Monday, May 21, 2007

Any Way the Wind Blows (As Long as It's North)





Tuesday took us to Canada, and Wednesday brought us back. TQ and I went up to Winnipeg for the Canadian Distance Education Conference, where we talked about our efforts to use blogs and wikis for helping students find and make use of information. It was cold up there, but we had a warm reception during the last session of the conference, where over 20 people came to hear what we had to say, asking questions and offering up some of their own ideas. It was a great session, though it threw me off guard when some professors spoke matter-of-factly about their resistance to using American servers to store or manipulate information. Any non-US server was fine with them.
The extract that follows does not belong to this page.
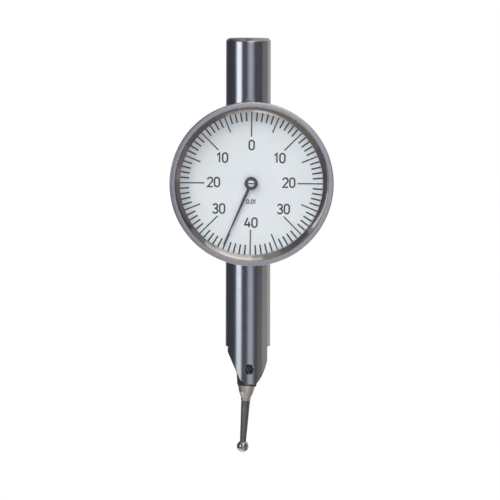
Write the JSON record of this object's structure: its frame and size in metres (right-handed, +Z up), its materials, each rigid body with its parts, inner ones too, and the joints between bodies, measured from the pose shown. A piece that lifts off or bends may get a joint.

They mentioned the Patriot Act as a concern, leaving me a little uninformed about what provisions there might pose a problem. I'll need to look into that more. But they were interested in our work.
On a lighter note, I had brought an old case of cassette tapes to play in the non-cd player car we took, and TQ noted that one tape was dated--the recording made on May 16, 1977, 30 years to the day from our travel. Yours truly, a 20 year old soldier stationed in Friedberg, West Germany, just north of Frankfurt, making recordings. It was cosmic forces at work, so it was fitting the music was from the Canadian band Klaatu, and the first song? Check out the photo: "Calling Occupants of Interplanetary Craft."
The trip also featured good Korean and Italian food, a nice cool run around windy Winnipeg (where in their 50 degree weather people sported t-shirts, rode their motorcycles, and cruised with their convertible tops down). We shopped very briefly and scooted back south again on Wednesday, flashing our passports at the border, two occupants of international craft coming home (without having had either Canadian bacon OR Canadian Club.

2 comments:

Phil B said...

Wow...I would have been two when that tape was made. That makes me young, I guess. Sounds like it was a good trip.

P

John Nelson said...

Shoot, the tape's older than a lot of people I know. Scary to think that six short years later I was a dad, already an experienced comp teacher, and on my way to another very different part of life. Funny the tape's still with me; still sounds good.